US weighed military strikes in Syria
AFP
| October 10 2005
The United States recently debated launching military
strikes inside Syria against camps used by insurgents operating in neighboring
Iraq, a US magazine reported.
US Secretary of State Condoleezza Rice successfully
opposed the idea at a meeting of senior American officials held on October
1, Newsweek reported, citing unnamed US government sources.
Rice reportedly argued that diplomatic isolation
was a more effective approach, with a UN report pending that may blame
Syria for the assassination of former Lebanese premier Rafiq Hariri.
The United States has accused Damascus of allowing
insurgents to move arms and fighters across the Syrian border into Iraq
and of destabilizing the region.
US troops in Iraq have been waging an offensive
in recent weeks against insurgents in western towns near the Syrian
border.
The US ambassador to Iraq, Zalmay Khalilzad, said
last month that "our patience is running out" with Syria.

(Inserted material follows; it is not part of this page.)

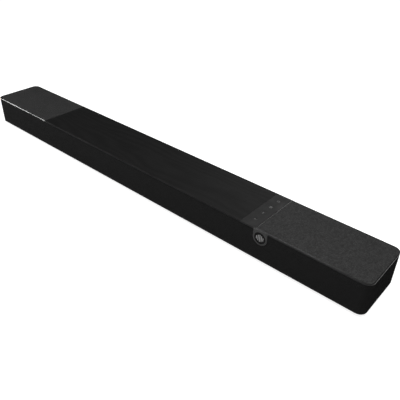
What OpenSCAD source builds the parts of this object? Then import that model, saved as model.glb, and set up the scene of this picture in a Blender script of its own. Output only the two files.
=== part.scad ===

The same article also reported that Syria had
ended all security and intelligence cooperation with the United States
several months ago after growing frustrated with persistent public criticism
from Washington.
Syria's ambassador to the United States, Imad
Moustapha, told Newsweek that his government continued to detain Islamic
extremists and remained willing to resume cooperation if the public
bashing stopped.
"We are willing to re-engage the moment you
want but one condition," the magazine quotes Moustapha as saying.

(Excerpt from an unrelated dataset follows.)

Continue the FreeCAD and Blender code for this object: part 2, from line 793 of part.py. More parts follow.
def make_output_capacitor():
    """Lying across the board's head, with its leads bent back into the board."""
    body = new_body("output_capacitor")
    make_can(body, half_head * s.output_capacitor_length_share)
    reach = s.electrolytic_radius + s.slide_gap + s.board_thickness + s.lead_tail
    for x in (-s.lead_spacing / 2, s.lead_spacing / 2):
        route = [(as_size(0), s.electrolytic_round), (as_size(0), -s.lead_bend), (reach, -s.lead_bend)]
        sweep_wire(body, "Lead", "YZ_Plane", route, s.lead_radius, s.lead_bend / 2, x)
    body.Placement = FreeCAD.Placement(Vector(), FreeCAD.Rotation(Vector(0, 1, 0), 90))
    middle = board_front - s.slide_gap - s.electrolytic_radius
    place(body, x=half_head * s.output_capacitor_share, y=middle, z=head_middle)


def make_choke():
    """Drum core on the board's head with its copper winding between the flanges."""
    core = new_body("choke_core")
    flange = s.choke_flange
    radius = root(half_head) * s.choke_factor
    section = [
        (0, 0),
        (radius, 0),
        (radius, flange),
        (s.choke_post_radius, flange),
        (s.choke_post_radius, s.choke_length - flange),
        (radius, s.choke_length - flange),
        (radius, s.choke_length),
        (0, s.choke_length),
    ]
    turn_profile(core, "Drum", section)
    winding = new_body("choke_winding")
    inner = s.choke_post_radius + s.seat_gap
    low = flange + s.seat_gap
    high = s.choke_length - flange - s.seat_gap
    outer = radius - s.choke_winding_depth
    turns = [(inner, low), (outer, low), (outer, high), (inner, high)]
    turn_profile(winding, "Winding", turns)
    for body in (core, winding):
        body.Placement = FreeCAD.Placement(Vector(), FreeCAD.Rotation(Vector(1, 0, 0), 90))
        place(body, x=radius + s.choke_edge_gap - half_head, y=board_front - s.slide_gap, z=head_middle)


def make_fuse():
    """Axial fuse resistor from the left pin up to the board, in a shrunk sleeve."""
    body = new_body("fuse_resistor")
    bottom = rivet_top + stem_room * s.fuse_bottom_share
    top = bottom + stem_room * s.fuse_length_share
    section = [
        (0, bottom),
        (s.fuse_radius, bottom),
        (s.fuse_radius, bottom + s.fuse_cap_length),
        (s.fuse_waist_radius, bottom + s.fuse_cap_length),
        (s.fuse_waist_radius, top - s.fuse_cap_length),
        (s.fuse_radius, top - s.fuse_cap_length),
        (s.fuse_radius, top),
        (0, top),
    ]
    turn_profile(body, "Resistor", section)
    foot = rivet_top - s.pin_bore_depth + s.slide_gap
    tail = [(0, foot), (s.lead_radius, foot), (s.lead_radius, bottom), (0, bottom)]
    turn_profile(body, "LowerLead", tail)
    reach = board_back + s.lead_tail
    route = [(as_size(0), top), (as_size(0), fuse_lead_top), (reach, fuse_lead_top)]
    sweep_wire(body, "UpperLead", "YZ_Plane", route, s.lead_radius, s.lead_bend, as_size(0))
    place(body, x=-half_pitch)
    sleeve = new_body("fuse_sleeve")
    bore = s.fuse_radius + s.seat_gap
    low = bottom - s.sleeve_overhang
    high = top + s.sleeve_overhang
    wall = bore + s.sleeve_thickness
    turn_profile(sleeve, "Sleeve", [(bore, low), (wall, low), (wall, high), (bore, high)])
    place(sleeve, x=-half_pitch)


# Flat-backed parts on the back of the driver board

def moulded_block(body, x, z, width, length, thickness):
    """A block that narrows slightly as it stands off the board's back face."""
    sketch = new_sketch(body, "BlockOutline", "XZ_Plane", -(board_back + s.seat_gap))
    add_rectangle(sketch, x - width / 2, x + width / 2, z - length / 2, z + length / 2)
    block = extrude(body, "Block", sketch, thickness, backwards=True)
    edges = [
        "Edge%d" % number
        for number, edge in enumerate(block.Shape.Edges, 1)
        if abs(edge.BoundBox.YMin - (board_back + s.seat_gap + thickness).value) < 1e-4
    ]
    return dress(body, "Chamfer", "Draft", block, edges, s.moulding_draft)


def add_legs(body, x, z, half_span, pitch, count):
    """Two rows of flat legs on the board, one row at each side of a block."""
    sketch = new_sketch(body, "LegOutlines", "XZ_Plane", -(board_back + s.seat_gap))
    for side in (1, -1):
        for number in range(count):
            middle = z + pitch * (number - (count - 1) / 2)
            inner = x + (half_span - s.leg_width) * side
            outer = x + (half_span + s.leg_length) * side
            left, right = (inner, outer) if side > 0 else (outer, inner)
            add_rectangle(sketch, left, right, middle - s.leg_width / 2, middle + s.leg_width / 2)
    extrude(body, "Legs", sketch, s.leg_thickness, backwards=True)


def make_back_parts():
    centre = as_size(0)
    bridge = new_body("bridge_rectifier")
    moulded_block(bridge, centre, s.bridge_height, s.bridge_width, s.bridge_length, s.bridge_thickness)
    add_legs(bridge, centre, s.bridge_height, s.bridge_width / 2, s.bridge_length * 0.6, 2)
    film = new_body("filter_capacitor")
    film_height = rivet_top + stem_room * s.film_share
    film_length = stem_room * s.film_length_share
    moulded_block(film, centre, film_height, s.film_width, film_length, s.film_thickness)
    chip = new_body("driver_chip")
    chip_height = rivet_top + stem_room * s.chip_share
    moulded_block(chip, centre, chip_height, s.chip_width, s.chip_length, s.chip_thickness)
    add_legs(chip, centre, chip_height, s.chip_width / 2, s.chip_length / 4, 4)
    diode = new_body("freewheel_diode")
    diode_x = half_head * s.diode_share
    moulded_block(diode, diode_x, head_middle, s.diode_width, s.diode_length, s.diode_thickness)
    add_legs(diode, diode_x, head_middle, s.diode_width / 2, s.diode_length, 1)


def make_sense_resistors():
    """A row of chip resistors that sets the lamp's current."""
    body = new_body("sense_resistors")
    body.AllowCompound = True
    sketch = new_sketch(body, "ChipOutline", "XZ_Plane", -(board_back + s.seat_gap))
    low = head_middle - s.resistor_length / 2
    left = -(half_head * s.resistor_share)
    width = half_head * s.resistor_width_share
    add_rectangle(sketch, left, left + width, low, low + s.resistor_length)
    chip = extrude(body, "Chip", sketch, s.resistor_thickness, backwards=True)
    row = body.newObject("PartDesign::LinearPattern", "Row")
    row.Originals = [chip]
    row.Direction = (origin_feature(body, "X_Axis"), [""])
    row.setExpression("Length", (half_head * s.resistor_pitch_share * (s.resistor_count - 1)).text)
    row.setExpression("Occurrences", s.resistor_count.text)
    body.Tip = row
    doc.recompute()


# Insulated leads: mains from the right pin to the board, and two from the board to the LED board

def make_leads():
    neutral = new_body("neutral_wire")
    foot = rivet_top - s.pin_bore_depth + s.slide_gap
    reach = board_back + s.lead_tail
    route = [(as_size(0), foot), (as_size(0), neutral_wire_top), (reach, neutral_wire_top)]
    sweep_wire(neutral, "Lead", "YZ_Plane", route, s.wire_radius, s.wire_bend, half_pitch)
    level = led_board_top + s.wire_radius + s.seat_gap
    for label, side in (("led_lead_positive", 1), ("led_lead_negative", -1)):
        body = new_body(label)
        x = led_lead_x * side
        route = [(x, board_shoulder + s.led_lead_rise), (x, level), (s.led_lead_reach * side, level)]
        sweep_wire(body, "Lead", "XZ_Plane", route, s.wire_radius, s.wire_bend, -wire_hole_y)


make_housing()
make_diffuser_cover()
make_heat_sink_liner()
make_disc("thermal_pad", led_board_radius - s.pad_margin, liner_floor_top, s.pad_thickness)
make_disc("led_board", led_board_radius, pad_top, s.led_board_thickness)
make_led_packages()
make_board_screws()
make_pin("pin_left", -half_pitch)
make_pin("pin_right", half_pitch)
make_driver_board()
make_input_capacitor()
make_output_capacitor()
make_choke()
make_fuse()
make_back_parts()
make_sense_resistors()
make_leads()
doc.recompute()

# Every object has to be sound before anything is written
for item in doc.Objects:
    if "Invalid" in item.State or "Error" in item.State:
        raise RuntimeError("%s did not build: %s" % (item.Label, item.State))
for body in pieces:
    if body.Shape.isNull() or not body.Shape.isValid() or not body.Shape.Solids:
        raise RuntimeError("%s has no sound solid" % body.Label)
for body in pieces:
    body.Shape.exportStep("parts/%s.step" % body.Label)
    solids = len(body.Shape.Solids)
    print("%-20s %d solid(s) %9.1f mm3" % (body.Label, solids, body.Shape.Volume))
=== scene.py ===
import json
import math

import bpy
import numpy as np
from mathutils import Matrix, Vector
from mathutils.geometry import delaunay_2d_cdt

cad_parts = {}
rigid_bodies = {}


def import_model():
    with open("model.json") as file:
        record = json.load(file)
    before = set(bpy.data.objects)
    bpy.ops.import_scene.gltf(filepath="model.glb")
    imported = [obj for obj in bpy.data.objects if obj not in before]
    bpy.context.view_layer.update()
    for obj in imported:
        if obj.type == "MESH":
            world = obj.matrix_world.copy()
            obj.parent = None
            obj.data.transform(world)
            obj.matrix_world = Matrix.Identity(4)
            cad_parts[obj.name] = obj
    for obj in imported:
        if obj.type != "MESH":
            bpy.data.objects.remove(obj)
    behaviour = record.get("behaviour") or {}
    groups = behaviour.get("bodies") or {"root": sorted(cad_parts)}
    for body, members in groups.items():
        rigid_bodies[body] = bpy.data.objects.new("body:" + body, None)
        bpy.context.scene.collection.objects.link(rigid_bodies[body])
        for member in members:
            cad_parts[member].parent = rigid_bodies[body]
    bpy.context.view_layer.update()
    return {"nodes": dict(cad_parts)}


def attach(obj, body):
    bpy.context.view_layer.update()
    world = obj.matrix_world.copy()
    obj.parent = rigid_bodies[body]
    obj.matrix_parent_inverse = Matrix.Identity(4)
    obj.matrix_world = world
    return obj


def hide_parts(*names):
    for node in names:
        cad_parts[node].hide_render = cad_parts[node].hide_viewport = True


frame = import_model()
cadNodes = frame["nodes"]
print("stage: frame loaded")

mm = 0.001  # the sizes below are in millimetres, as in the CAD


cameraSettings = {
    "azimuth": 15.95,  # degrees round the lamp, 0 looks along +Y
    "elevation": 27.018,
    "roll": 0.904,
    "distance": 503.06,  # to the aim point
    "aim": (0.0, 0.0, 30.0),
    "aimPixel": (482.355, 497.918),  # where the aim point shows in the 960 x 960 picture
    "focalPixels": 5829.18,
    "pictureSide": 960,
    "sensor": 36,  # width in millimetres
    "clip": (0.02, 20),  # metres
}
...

"You have to acknowledge that we are helping."
Moustapha also confirmed an account from a US
intelligence official that Damascus had been angered when Washington
exposed one of its operatives.
While criticizing Syria in public statements,
the United States had privately praised Damascus for handing over the
half brother of Saddam Hussein, Sabawi Ibrahim al-Hassan, earlier in
the year, the magazine reported.
Moustapha said Syria could do more to assist the
United States if intelligence was shared as in the past.

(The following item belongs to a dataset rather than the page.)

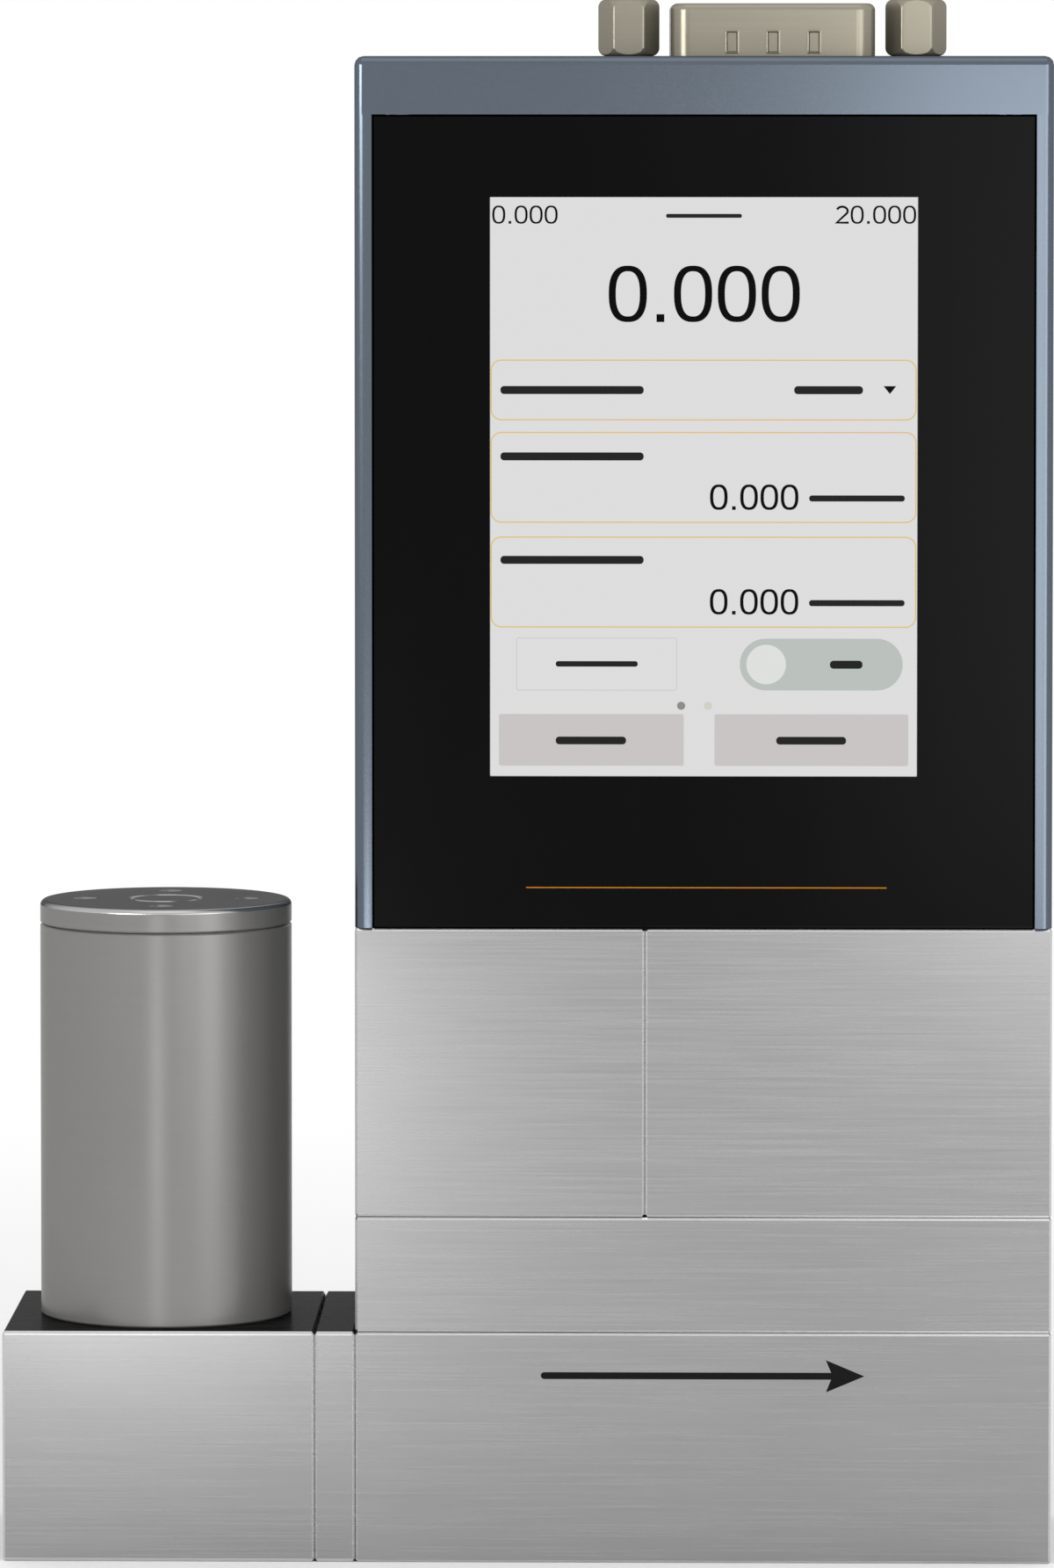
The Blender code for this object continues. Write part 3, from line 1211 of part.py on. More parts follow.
def build_screws():
    sunk = SMALL_SCREW.head_height + HEAD_SUNK
    length = VALVE_BLOCK_WIDTH + ADAPTER_WIDTH + VALVE_SCREW_GRIP - sunk
    for number, (y, z) in enumerate(VALVE_SCREW_PLACES, 1):
        seat = (LEFT + sunk - SEAM, y, z)
        cap_screw(f"valve_screw_{number}", seat, (1, 0, 0), length, SMALL_SCREW)
    sunk = LARGE_SCREW.head_height + HEAD_SUNK
    length = MANIFOLD_TOP + BODY_SCREW_GRIP - sunk
    for number, (x, y) in enumerate(BODY_SCREW_PLACES, 1):
        seat = (x, y, sunk - SEAM)
        cap_screw(f"body_screw_{number}", seat, (0, 0, 1), length, LARGE_SCREW)
    length = CAP_TOP - CASE_BOTTOM + CASE_SCREW_GRIP
    for number, (x, y) in enumerate(CASE_SCREW_PLACES, 1):
        sunk_screw(f"case_screw_{number}", (x, y, CAP_TOP), length, SMALL_SCREW)


def settle_parts():
    """Turns every part into a plain mesh with smooth faces and sharp edges, and drops the cutters."""
    meshes = {part.name: settled_mesh(part) for part in PARTS.objects}
    for part in list(PARTS.objects):
        mesh = meshes[part.name]
        origin = part.location.copy()
        name = part.name
        bpy.data.objects.remove(part)
        mesh.transform(Matrix.Translation(-origin))
        mesh.shade_smooth()
        mesh.set_sharp_from_angle(angle=SHARP_ANGLE)
        plain = bpy.data.objects.new(name, mesh)
        plain.location = origin
        mesh.name = name
        PARTS.objects.link(plain)
    for cutter in list(CUTTERS.objects):
        bpy.data.objects.remove(cutter)
    bpy.data.collections.remove(CUTTERS)


clear_scene()
PARTS = new_collection("flow_controller")
CUTTERS = new_collection("cutters")
build_valve_block()
build_adapter_plate()
build_flow_body()
build_laminar_element()
build_manifold_plate()
build_sensor_block("sensor_block_left", BODY_LEFT, BLOCK_SPLIT - SEAM)
build_sensor_block("sensor_block_right", BLOCK_SPLIT, RIGHT)
build_sensors()
build_valve()
build_solenoid()
build_case()
build_front()
build_boards()
build_cap()
build_connector()
build_jackscrews()
build_screws()
settle_parts()
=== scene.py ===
import json
import math
from collections import namedtuple

import bmesh
import bpy
from mathutils import Matrix, Vector

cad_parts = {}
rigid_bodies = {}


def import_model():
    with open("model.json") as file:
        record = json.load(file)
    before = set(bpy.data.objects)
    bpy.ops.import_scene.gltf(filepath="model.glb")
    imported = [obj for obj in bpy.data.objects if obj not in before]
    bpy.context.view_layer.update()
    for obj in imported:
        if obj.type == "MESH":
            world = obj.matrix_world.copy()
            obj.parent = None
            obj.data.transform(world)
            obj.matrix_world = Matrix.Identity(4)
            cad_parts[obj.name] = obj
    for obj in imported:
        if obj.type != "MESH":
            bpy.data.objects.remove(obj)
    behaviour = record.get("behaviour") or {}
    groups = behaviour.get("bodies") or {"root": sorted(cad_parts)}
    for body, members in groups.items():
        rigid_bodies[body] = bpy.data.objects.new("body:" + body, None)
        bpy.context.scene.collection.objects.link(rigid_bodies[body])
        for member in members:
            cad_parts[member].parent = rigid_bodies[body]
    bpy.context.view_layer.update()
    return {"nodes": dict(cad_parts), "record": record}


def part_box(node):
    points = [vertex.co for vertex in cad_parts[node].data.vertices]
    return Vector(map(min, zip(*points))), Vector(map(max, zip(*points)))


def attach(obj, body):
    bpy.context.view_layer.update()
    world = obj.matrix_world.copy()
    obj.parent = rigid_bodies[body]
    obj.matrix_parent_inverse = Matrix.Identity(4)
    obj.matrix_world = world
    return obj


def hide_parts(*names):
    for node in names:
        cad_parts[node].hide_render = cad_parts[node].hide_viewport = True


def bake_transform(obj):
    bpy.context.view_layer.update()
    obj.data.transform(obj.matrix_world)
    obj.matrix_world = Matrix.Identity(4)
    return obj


for old in list(bpy.data.objects):
    bpy.data.objects.remove(old)
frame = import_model()
NODES = frame["nodes"]

Field = namedtuple("Field", "left top right bottom")
Numeral = namedtuple("Numeral", "text left top pitch height weight")
Lamp = namedtuple("Lamp", "name place width height power")

# Camera: the photograph's frame and the lens that gives its perspective
SENSOR_MM = 36
LENS_MM = 191.6
CAMERA_PLACE = (0.01178, -0.72841, 0.12575)
CAMERA_YAW = math.radians(0.936)
CAMERA_PITCH = math.radians(2.611)
CAMERA_SHIFT_Y = -0.19
CLIP_START = 0.01
CLIP_END = 10

# Lamps
LAMP_AIM = (0.0, 0.0, 0.07)
LAMPS = [
    Lamp("front_left", (-0.058, -0.31, 0.006), 0.036, 0.026, 0.052),
    Lamp("front_right", (0.072, -0.26, 0.095), 0.07, 0.13, 0.07),
    Lamp("side_right", (0.135, -0.175, 0.085), 0.09, 0.16, 0.12),
    Lamp("high_left", (-0.165, -0.205, 0.145), 0.12, 0.05, 0.16),
    Lamp("top", (0.0, -0.15, 0.75), 0.5, 0.5, 0.4),
]

# Floor and world: away from the object the floor fades into the white background
FLOOR_HALF = 12.0
FLOOR_DROP = 0.00002
FADE_START = 0.08
FADE_END = 0.3
WORLD_LEVEL = 0.85
WHITE = (1.0, 1.0, 1.0, 1.0)
PAPER_LIGHT = (0.93, 0.93, 0.93, 1.0)
PAPER_DARK = (0.9, 0.9, 0.9, 1.0)
PAPER_GRAIN = (400, 400, 400)

# Surfaces: grains and clouds in waves per metre, and the tints of metal seen at a shallow angle
NOISE_LOW = 0.3
NOISE_HIGH = 0.7
BRUSH_GRAIN = 5200
BRUSH_LENGTH = 80
BRUSH_CLOUDS = (55, 55, 160)
BRUSH_DEPTH = 0.0000008
LATHE_RINGS = (30, 30, 4500)
LATHE_CLOUDS = (90, 90, 60)
LATHE_DEPTH = 0.0000004
FINE_LATHE_DEPTH = 0.00000007
BLAST_GRAIN = (9000, 9000, 9000)
BLAST_CLOUDS = (45, 45, 45)
BLAST_DEPTH = 0.0000015
MOULD_GRAIN = (4000, 4000, 4000)
MOULD_DEPTH = 0.00001
PAINT_GRAIN = (3000, 3000, 3000)
PAINT_DEPTH = 0.000002
GLASS_SMEARS = (60, 60, 25)
PIXEL_GRAIN = (6000, 6000, 6000)
PIXEL_DIM = 0.97
SCREEN_GLOW = 0.99
SCREEN_BASE = 0.03
DARK_EDGE = (0.08, 0.08, 0.08, 1.0)
MID_EDGE = (0.3, 0.3, 0.3, 1.0)
SOFT_EDGE = (0.56, 0.56, 0.56, 1.0)

# Blocks
INLET_BLOCKS = ["valve_block", "adapter_plate"]
END_CHAMFER = 0.0002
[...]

The magazine reported that some US intelligence
officials believed Washington now was losing out on vital information.
Syrian cooperation in the last few years allegedly had helped avert
two possible attacks against US targets, including a Navy base in Bahrain.
One unnamed intelligence official told the magazine
that US pressure on the Syrian leadership could prove counter-productive
and that Washington may be "radicalizing the country."